L'Editoriale
Domenica 26 Gennaio 2025
Le notizie aprono porte. Il Papa indica la strada dell’informazione giusta
MONDO. Le parole di Jorge Mario Bergoglio nel giorno del Giubileo della comunicazione.
L’ultima si chiamava Ahlan al Nafed, giornalista palestinese di Gaza. L’hanno uccisa il 14 gennaio i soldati israeliani. Nella terribile conta dei giornalisti ammazzati nella Striscia è la numero 204. Era giovane, il suo lavoro prezioso. Anche per lei ha pregato sabato 25 gennaio Jorge Mario Bergoglio insieme a migliaia di giornalisti di tutto il mondo nel giorno del Giubileo della comunicazione. Il Papa ha consegnato il suo discorso, troppo affaticato per leggerlo, fogli altrettanto preziosi, parole dell’unico leader del mondo che si ricorda di chi rischia la vita per raccontare gli orrori della guerra e denuncia che l’anno appena passato è stato «uno dei più letali per i giornalisti», cioè i «vostri colleghi che hanno firmato il loro servizio con il proprio sangue». Il contributo più tragico è quello dei colleghi palestinesi, che per oltre un anno sono stati i nostri occhi nel mattatoio della Striscia altrimenti nascosto al mondo, perché le Forze armate israeliane hanno impedito di andare a vedere.
Il Papa e il «buon giornalismo»
Poi il Papa ha ricordato i giornalisti incarcerati per essere rimasti «fedeli» al loro mestiere, provocando l’ira del potere. Ha detto: «Sono tanti!». Il numero è altissimo e le loro situazioni sono ben diverse da quella di Cecilia Sala, arrestata per essere scambiata. Francesco ha chiesto che vengano liberati, perché «la libertà dei giornalisti fa crescere la libertà di tutti noi», perché «la loro libertà è libertà per ognuno di noi». Sono quasi 600, 86 donne, la Cina al primo posto, il Myanmar al secondo, la Bielorussia al terzo. Sono numeri che misurano il pericolo della libertà di stampa per chi gioca sull’orientamento del consenso. Oggi chi illumina gli spazi in ombra consapevolmente e colpevolmente mantenuti dal potere, chi guarda oltre il perimetro consentito più che nel passato rischia la vita, qualche volta la perde o finisce in carcere.

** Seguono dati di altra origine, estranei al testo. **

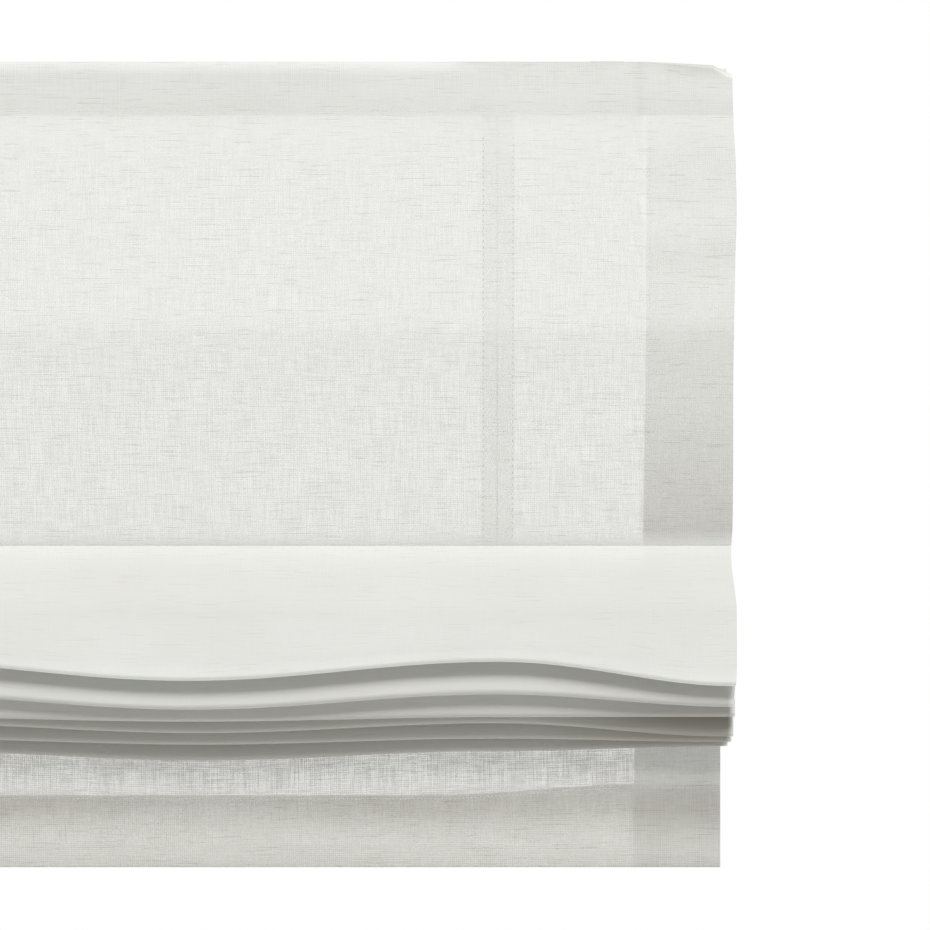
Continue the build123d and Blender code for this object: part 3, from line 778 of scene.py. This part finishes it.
floor = dict(size=7.0, z=-2.1, colour="F4F4F2", roughness=0.9)
bm = bmesh.new()
bmesh.ops.create_grid(bm, x_segments=1, y_segments=1, size=floor["size"] / 2)
for vert in bm.verts:
    vert.co = (vert.co.x, vert.co.y, floor["z"])
floorMaterial, floorTree = newMaterial("floor")
floorBody = addNode(floorTree, "ShaderNodeBsdfPrincipled",
                    {"Base Color": fromHex(floor["colour"]), "Roughness": floor["roughness"]})
finishMaterial(floorMaterial, floorTree, floorBody.outputs[0])
addMesh("floor", bm, floorMaterial)

# light: an even white room, a soft lamp from above the front and a weak one from the window side
light = dict(room=0.26, backdrop=1.0, strength=3.38, angle=0.32, elevation=55, side=0, fill=0.5,
             fillElevation=20, fillSide=180)
scene = bpy.context.scene
scene.view_settings.view_transform = "Standard"
world = bpy.data.worlds.new("room")
scene.world = world
world.use_nodes = True
world.node_tree.nodes.clear()
room = addNode(world.node_tree, "ShaderNodeBackground", {"Strength": light["room"]})
white = addNode(world.node_tree, "ShaderNodeBackground", {"Strength": light["backdrop"]})
room.inputs["Color"].default_value = (1, 1, 1, 1)
white.inputs["Color"].default_value = (1, 1, 1, 1)
seen = addNode(world.node_tree, "ShaderNodeLightPath").outputs["Is Camera Ray"]
chosen = addNode(world.node_tree, "ShaderNodeMixShader", None, {"Fac": seen})
world.node_tree.links.new(room.outputs[0], chosen.inputs[1])
world.node_tree.links.new(white.outputs[0], chosen.inputs[2])
worldOut = world.node_tree.nodes.new("ShaderNodeOutputWorld")
world.node_tree.links.new(chosen.outputs[0], worldOut.inputs["Surface"])


def addLamp(name, strength, angle, elevation, side):
    lamp = bpy.data.lights.new(name, "SUN")
    lamp.energy = strength
    lamp.angle = angle
    lampObject = bpy.data.objects.new(name, lamp)
    lampObject.rotation_euler = (radians(90 - elevation), 0, radians(side))
    scene.collection.objects.link(lampObject)


addLamp("lamp", light["strength"], light["angle"], light["elevation"], light["side"])
addLamp("window", light["fill"], light["angle"], light["fillElevation"], light["fillSide"])

view = dict(place=(0.251, -1.154, -0.366), lens=48.4, sensor=36)
camera = bpy.data.cameras.new("camera")
camera.lens = view["lens"]
camera.sensor_width = view["sensor"]
cameraObject = bpy.data.objects.new("camera", camera)
cameraObject.location = view["place"]
cameraObject.rotation_euler = (radians(90), 0, 0)
scene.collection.objects.link(cameraObject)
scene.camera = cameraObject
print("stage, light and camera set")

bpy.context.view_layer.update()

Chi contrasta le trappole del potere e del mercato, ritenendo la professione giornalistica una «vocazione» e una «missione», parole di Francesco, è pericoloso. Il Papa ha spiegato ciò che è buon giornalismo. Ma ha anche denunciato un potere che in alcune parti del mondo ha varcato una nuova tragica frontiera, decidendo di sparare deliberatamente sui giornalisti per impedire che i fatti diventino notizie. L’intera riflessione di Bergoglio merita di essere profondamente meditata. Ha chiesto di costruire ponti, di aprire porte, di prestare attenzione al linguaggio, agli atteggiamenti, ai toni, di non accrescere divisioni, polarizzazioni, di non semplificare la realtà. Insomma di raccontare bene e di raccontare con la speranza che un altro mondo è possibile. Oggi non è facile. La velocità e la fretta imposte dalle tecnologie sfruttano l’emotività, riducono la complessità, incitano a prendere posizione. C’è in giro l’idea abbastanza diffusa che i giornalisti debbano essere degli attivisti. E chi non ci sta e offre spiegazioni viene guardato con sospetto, a volte accusato di intelligenza con il nemico. Non è una novità.
Il potere ha sempre preferito giornalisti trombettieri, che hanno esaltato e sponsorizzato conflitti, alimentato odio e incomprensione e nel caso di esito infausto tutto sveltamente dimenticato e sepolto. Papa Francesco aiuta chi dentro la professione non si conforma ai racconti mainstream, chi alza il dito consapevole poi di pagare di persona, sta dalla parte della stampa che scava nelle coscienze, lenta come una goccia nella roccia, del giornalismo che rallenta, aiuta a capire, non come antidoto alla tempestività, ma come strumento di una tempestività dallo sguardo umano e come atto di resistenza alla guerra e alle propagande dei negazionismi incrociati.